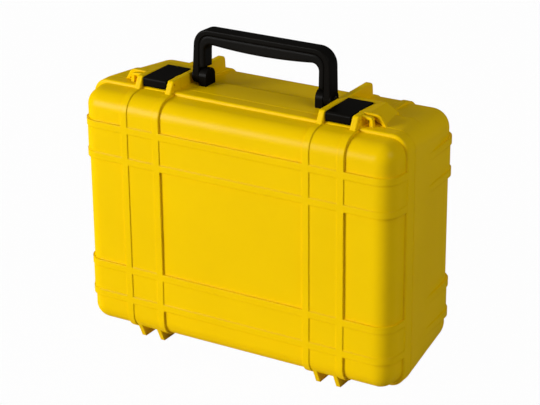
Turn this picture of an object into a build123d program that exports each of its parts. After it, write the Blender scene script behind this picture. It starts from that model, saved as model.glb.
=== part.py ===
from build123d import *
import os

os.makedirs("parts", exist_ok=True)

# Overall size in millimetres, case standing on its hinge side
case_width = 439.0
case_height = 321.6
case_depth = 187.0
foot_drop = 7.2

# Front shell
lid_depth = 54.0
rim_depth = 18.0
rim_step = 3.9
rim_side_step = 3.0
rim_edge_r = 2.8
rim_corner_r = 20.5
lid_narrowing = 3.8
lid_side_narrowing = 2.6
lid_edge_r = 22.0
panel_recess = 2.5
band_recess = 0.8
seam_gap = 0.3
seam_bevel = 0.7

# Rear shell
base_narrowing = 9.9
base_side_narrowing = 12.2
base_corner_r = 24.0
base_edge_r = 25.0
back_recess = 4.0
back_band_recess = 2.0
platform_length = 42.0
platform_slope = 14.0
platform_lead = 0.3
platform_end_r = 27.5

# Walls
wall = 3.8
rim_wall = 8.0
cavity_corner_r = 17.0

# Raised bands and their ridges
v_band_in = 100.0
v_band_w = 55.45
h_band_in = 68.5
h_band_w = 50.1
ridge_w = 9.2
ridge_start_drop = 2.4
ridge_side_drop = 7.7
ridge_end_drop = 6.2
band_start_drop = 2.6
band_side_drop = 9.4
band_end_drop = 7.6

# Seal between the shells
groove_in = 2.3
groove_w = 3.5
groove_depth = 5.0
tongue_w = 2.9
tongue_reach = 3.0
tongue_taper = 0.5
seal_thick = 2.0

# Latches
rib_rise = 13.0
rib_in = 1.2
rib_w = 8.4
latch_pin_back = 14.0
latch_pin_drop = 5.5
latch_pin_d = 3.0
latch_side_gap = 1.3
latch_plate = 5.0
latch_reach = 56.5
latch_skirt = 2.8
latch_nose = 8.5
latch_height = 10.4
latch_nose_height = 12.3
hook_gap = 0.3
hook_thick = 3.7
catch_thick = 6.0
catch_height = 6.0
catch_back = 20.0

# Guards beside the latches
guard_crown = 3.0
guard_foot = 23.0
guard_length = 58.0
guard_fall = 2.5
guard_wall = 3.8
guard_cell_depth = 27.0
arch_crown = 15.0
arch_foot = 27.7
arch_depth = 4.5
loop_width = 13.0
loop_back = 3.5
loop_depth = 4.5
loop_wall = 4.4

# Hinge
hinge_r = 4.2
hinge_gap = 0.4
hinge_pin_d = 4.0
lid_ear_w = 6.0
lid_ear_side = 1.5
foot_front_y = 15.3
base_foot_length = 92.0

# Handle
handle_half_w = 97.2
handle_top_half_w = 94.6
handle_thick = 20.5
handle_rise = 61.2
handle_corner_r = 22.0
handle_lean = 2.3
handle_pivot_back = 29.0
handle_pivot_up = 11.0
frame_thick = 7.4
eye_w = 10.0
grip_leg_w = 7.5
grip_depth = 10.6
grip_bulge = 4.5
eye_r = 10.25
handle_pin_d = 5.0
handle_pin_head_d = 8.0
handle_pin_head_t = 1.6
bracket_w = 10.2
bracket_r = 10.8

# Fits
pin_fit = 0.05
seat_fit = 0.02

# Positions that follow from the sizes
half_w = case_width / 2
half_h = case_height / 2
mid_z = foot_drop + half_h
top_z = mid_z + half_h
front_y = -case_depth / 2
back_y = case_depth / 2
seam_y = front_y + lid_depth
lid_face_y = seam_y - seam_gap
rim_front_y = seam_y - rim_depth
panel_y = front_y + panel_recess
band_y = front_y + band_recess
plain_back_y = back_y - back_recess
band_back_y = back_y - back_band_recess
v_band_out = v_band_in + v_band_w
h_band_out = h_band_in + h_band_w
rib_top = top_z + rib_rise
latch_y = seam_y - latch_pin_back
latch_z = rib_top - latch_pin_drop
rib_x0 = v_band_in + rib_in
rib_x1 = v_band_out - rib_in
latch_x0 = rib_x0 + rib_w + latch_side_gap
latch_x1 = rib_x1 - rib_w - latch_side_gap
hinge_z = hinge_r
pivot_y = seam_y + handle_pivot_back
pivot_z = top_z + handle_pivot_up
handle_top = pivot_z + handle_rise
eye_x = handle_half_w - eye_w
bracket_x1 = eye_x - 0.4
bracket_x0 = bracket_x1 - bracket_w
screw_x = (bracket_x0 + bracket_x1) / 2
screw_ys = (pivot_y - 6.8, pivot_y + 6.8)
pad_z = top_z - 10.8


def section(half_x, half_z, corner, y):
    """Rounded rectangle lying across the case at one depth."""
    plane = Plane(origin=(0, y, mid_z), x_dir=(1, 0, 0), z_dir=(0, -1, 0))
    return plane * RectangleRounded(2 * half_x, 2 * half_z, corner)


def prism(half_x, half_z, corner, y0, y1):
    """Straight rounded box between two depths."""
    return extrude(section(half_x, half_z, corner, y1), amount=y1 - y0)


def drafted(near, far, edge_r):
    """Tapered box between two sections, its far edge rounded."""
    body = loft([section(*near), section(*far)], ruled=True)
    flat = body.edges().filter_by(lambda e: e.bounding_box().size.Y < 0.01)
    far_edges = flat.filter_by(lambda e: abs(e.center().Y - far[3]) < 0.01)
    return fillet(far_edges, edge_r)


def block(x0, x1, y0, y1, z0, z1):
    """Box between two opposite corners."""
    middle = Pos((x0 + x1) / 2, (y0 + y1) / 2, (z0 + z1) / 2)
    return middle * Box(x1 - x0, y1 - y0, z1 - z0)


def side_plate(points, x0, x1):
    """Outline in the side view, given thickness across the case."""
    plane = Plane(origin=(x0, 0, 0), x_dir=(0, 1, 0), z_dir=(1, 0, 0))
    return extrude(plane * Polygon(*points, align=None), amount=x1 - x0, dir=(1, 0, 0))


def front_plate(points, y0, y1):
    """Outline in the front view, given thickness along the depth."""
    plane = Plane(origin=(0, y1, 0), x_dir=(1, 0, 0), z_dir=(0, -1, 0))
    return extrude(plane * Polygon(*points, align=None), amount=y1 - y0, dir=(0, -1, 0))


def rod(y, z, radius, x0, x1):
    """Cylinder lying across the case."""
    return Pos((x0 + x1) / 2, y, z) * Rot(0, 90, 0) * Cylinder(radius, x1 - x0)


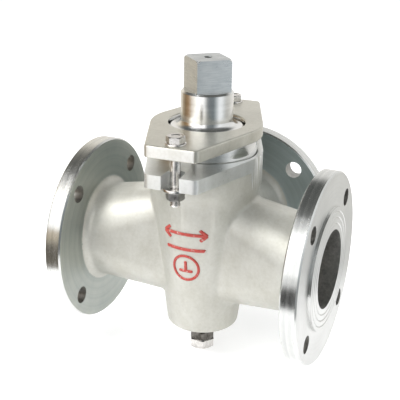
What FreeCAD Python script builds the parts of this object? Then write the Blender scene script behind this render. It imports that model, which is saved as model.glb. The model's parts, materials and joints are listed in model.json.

******************************

■ WHAT TO DO
Scan the listing above. Gather each line that contains the word "from".

■ ANSWER TO THE TASK
Turn this picture of an object into a build123d program that exports each of its parts. After it, write the Blender scene script behind this picture. It starts from that model, saved as model.glb.
from build123d import *
# Positions that follow from the sizes